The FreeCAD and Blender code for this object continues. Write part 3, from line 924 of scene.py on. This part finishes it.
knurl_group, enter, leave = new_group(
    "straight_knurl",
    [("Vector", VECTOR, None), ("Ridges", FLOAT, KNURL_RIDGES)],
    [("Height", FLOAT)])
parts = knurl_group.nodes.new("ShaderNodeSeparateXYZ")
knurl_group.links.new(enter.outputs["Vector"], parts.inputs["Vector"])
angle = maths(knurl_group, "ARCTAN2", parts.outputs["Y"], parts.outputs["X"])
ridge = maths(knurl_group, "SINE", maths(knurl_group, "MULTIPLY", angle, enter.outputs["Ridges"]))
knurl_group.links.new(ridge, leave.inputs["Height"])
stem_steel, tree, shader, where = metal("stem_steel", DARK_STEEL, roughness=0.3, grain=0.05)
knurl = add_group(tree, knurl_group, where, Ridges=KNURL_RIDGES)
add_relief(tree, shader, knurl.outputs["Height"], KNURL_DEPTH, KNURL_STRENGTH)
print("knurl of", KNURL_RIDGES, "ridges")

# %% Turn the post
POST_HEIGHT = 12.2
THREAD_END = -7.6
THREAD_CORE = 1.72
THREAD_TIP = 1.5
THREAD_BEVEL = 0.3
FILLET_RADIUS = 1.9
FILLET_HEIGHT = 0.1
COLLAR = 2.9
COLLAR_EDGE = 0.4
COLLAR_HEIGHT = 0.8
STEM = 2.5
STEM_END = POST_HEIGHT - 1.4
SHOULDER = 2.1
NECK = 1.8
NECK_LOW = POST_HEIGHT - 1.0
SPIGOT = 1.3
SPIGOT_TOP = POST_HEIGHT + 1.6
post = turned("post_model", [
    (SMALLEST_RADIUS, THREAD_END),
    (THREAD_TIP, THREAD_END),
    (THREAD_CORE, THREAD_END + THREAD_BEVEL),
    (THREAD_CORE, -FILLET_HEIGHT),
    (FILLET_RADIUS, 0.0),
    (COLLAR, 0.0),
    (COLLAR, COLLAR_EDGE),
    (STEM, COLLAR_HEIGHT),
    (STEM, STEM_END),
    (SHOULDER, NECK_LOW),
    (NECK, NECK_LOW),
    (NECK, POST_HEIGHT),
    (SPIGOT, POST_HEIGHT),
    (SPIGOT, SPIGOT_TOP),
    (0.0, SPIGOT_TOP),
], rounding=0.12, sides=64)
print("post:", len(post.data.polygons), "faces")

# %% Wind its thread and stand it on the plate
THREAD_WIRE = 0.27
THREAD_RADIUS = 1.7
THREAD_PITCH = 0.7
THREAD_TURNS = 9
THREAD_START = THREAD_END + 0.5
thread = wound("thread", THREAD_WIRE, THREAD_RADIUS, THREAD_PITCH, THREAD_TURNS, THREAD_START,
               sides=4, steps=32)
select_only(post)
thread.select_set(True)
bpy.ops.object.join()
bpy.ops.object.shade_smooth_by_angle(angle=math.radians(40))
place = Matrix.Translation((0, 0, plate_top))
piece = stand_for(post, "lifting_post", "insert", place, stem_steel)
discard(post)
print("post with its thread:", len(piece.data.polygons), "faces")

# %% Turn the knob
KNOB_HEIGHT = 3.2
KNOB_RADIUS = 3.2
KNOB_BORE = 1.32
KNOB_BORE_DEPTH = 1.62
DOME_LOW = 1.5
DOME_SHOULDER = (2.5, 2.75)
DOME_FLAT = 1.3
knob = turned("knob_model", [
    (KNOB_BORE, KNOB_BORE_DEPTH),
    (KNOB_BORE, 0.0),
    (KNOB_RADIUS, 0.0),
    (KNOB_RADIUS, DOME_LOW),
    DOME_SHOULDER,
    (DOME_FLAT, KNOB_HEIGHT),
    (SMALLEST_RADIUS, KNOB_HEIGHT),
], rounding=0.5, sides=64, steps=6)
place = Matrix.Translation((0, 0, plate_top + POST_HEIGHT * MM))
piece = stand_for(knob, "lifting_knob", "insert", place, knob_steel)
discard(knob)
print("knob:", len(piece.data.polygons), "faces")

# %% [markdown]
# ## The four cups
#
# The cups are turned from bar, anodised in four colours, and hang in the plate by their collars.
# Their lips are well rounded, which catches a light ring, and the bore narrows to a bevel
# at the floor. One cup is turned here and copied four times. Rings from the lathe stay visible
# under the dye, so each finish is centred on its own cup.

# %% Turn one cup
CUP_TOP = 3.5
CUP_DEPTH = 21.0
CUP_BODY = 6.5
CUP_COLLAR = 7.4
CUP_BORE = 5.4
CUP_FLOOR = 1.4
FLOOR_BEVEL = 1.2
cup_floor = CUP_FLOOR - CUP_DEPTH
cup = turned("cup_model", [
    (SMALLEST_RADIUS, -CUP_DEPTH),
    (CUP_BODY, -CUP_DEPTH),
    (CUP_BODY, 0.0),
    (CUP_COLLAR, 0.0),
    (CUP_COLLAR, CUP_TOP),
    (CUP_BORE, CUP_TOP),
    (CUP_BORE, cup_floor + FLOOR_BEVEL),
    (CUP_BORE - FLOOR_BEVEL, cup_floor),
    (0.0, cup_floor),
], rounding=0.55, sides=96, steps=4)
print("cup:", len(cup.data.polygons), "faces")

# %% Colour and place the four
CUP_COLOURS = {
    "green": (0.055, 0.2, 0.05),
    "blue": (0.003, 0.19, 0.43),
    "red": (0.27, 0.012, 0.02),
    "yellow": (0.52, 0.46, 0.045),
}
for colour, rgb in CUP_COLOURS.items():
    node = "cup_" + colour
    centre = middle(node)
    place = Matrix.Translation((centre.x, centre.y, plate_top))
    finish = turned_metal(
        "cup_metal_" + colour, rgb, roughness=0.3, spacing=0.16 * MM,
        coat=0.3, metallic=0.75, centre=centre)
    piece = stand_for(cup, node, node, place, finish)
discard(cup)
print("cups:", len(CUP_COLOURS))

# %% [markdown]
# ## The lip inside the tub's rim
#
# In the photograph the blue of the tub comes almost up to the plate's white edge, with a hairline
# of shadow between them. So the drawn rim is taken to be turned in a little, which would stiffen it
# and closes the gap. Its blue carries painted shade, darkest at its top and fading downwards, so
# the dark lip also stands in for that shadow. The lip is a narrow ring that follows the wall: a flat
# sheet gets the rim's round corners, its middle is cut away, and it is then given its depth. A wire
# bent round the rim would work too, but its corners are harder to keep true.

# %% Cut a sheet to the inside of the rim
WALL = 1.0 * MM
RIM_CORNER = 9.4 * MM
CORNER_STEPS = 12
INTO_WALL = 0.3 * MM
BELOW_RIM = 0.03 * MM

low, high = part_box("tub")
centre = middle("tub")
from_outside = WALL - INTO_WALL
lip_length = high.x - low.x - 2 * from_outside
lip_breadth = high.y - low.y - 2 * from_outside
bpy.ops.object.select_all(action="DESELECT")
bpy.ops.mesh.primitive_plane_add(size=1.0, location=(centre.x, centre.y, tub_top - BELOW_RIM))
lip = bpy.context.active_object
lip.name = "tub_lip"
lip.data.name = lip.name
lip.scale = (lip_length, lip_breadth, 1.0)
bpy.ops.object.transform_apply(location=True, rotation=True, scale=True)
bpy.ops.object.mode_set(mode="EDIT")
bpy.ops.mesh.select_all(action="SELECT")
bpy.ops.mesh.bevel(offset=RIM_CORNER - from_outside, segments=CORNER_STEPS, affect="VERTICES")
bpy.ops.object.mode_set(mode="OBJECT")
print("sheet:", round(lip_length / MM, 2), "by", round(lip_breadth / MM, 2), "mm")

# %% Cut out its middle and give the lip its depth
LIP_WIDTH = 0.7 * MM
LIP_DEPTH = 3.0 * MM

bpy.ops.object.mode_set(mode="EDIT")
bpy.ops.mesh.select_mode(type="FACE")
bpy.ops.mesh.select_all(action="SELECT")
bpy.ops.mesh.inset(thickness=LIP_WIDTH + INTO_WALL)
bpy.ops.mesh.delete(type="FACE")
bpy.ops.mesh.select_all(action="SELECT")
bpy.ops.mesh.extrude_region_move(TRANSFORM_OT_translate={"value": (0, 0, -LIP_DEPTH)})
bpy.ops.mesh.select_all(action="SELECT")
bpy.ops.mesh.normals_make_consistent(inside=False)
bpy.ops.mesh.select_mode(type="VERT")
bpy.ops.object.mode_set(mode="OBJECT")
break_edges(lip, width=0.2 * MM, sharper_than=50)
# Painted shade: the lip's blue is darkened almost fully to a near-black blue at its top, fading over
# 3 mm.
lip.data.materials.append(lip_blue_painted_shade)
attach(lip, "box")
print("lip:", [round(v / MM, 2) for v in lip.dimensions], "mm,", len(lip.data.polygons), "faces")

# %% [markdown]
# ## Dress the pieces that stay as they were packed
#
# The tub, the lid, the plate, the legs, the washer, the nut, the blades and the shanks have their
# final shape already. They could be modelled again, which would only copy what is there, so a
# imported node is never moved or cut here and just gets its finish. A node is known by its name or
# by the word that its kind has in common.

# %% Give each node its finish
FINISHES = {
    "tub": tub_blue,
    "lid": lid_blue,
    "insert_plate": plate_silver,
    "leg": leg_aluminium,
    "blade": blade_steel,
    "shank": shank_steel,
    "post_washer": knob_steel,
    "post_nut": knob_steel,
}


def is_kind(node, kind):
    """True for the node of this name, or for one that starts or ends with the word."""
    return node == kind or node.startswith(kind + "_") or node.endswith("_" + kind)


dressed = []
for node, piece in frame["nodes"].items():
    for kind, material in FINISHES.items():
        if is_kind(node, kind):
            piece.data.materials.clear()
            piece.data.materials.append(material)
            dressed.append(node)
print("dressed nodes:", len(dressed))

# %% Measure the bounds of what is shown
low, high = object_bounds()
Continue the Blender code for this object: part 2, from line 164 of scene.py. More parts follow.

------------------------------------------------

## Short exercise
Within the listing above, the range opens at the line with "# imported node" and closes at the line with "# by the word that its kind has in common.". Reproduce exactly the lines of that range, including both ends.

## Final answer
# imported node is never moved or cut here and just gets its finish. A node is known by its name or
# by the word that its kind has in common.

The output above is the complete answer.